Designed for scientific and academic exchange, the university networks (E.A.R.N., BitNet etc. - and the ubiquitous Internet) provide cost-free networking but are only accessible to members of university departments - including art departments. For this reason the most interesting artistic activity in telecommunications is now taking place within the institutional framework of art teaching programs. The problem with this is that access to the equipment and networking facilities is only available to staff and students of the teaching institution - when the students graduate they also lose access to the networks. This is a problem not unfamiliar to artists trained in video, computer graphics and other technical disciplines.

Now, in retrospect, the assumption upon which The World in 24 Hours was based - that widespread use of communications technology would result in more interactive communication among private users - has proven to have been naive. Much of the technology we used, such as telefax or computer networks have become standard office equipment and Slow-scan TV is now, experimentally at least, available in the form of the video-phone. But the revolution in personal communication, especially among artists, that we anticipated has not materialised. The high cost of hardware and communication charges is only a part of the problem - more important is the inertia of 200 years of industrial culture and its consumerist aftermath. Noone in our culture, including artists, is encouraged or trained in shared creatiive activity - the neccessary quality for the interactive use of communications technology. We are all accustomed to the producer/consumer relationship of manufacturing things for consumption by others - and, since electronic communication networks do not permit the manufacture of real products, artists have tended to produce telematic simulations of products. The result is that almost everything done by artists in these systems has amounted to little more than a telematic version of "I'll show .you mine if you show me yours" infantilism2.
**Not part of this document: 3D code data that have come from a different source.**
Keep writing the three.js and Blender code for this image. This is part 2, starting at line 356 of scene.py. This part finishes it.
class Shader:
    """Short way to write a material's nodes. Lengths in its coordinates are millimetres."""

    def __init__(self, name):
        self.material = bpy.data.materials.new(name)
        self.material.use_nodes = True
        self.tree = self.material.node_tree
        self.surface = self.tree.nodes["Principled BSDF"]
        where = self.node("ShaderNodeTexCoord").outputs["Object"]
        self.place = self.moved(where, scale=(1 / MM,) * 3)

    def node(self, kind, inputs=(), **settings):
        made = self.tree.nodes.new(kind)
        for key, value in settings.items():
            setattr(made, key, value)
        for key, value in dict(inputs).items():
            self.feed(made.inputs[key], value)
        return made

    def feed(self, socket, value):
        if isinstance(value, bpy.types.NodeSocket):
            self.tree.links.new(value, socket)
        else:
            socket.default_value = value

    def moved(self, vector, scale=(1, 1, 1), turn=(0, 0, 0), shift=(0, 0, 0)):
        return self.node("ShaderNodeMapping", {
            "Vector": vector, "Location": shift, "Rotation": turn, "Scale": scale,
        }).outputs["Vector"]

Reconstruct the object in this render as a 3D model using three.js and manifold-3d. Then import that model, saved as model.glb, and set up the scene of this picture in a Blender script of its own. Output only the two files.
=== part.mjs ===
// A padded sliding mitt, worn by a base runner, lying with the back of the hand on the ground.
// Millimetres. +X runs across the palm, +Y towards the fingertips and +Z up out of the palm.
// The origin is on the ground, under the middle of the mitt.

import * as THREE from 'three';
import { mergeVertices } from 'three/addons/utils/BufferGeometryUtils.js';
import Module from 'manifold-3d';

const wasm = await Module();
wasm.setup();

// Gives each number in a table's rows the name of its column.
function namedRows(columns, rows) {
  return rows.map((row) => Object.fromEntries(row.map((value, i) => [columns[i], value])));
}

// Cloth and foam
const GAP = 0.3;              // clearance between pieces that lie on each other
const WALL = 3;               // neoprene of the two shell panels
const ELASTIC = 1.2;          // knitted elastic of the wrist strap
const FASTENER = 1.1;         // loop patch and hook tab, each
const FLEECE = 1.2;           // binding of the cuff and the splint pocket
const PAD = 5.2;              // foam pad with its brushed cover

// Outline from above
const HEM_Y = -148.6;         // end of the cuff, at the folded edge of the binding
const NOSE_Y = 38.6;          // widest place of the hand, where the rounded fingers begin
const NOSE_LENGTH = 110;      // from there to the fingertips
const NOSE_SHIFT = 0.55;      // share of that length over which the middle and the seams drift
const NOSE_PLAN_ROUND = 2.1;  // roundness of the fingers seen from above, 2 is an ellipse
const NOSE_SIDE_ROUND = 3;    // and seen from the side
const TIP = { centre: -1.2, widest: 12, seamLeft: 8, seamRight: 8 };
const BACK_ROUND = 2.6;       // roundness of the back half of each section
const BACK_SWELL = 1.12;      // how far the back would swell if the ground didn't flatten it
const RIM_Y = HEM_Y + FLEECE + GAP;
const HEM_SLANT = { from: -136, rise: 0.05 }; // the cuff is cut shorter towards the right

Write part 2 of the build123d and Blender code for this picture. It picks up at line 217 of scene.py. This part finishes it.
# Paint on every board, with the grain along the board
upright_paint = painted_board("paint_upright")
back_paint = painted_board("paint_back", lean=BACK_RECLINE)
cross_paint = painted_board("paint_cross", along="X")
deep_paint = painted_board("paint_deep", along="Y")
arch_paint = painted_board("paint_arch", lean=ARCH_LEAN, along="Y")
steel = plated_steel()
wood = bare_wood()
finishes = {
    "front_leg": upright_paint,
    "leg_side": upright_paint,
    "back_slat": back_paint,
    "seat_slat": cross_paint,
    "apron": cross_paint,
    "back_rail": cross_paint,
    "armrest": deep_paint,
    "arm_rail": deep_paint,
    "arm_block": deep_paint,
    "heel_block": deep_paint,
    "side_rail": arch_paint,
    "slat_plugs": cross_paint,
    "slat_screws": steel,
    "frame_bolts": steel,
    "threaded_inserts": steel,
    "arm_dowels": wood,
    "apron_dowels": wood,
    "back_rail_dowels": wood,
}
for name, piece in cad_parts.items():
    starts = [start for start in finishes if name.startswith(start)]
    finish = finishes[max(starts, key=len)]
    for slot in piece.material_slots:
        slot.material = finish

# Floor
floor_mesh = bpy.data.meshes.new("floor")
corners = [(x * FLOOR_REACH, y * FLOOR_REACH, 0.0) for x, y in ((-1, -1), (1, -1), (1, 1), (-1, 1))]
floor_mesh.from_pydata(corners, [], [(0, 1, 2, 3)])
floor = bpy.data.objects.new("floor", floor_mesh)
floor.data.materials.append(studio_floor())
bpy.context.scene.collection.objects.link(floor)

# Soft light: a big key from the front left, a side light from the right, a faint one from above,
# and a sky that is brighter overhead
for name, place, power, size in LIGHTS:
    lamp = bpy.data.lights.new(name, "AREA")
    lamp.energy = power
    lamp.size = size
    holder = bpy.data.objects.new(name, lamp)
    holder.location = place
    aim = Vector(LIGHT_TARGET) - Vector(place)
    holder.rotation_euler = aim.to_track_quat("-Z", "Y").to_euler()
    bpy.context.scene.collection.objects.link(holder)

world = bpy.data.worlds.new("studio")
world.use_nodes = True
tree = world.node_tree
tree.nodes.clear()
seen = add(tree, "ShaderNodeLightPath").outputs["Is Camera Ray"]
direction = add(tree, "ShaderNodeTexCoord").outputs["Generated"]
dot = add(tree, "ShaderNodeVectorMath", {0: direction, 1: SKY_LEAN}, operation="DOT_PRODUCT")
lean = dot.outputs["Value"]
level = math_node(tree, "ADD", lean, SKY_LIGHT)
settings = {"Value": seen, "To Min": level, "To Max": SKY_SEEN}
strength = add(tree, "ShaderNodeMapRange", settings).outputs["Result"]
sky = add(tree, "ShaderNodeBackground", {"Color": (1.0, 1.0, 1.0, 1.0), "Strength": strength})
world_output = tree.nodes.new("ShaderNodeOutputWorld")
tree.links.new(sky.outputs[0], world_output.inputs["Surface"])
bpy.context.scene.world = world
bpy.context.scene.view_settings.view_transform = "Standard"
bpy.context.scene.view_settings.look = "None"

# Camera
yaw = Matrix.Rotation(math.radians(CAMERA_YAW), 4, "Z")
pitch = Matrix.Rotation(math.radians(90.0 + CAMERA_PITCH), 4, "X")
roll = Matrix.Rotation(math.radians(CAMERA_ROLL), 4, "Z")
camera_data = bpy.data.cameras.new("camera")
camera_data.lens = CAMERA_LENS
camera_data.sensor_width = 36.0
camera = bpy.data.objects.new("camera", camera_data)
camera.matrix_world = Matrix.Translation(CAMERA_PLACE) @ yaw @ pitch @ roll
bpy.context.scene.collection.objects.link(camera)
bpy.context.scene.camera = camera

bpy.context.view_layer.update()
The World in 24 Hours would be quite impossible to organise now. It is not only obsolete but historically obsolete because there is nothing to be learned from it. It would have been a useful lesson if the assumptions about the future it was based on had been confirmed by events - but the decisions about the future had already been taken in the board-rooms and laboratories of the electronics companies and their military, industrial and commercial customers long before 1982. These decisions did not include providing low-cost interactive networking for artists or any other non-institutional users and the electronic pollution resulting from them is something we are going to have to live with for a long time.



Notes:

1 - The World in 24 Hours - Programme
    September 27
      12:00 Wien, Bath und Amsterdam
      13:00 Frankfurt/M
      18:00 Pittsburg
      19:00 Toronto
      21:00 Wellfleet
      22:00 San Francisco
      23:00 Vancouver
    September 28
      03:00 Sydney
      04:00 Tokyo
      05:00 Honolulu
      10:00 Florenz
      11:00 Istanbul


2 - Some notable exceptions were: Roy Ascott's "La Plissure du Texte" (1983) (a collective fairy tale), Norman White's "Hearsay" (1984) (both using the ARTEX mailbox), Norbert Hinterberger's "Ober- österreichische Bauernhaus" (1982) (a telefax sculpture for "The World in 24 Hours") and the classic "Hole in Space" (1980) by Mobile Image (Connecting public space in Los Angeles and New York via satellite).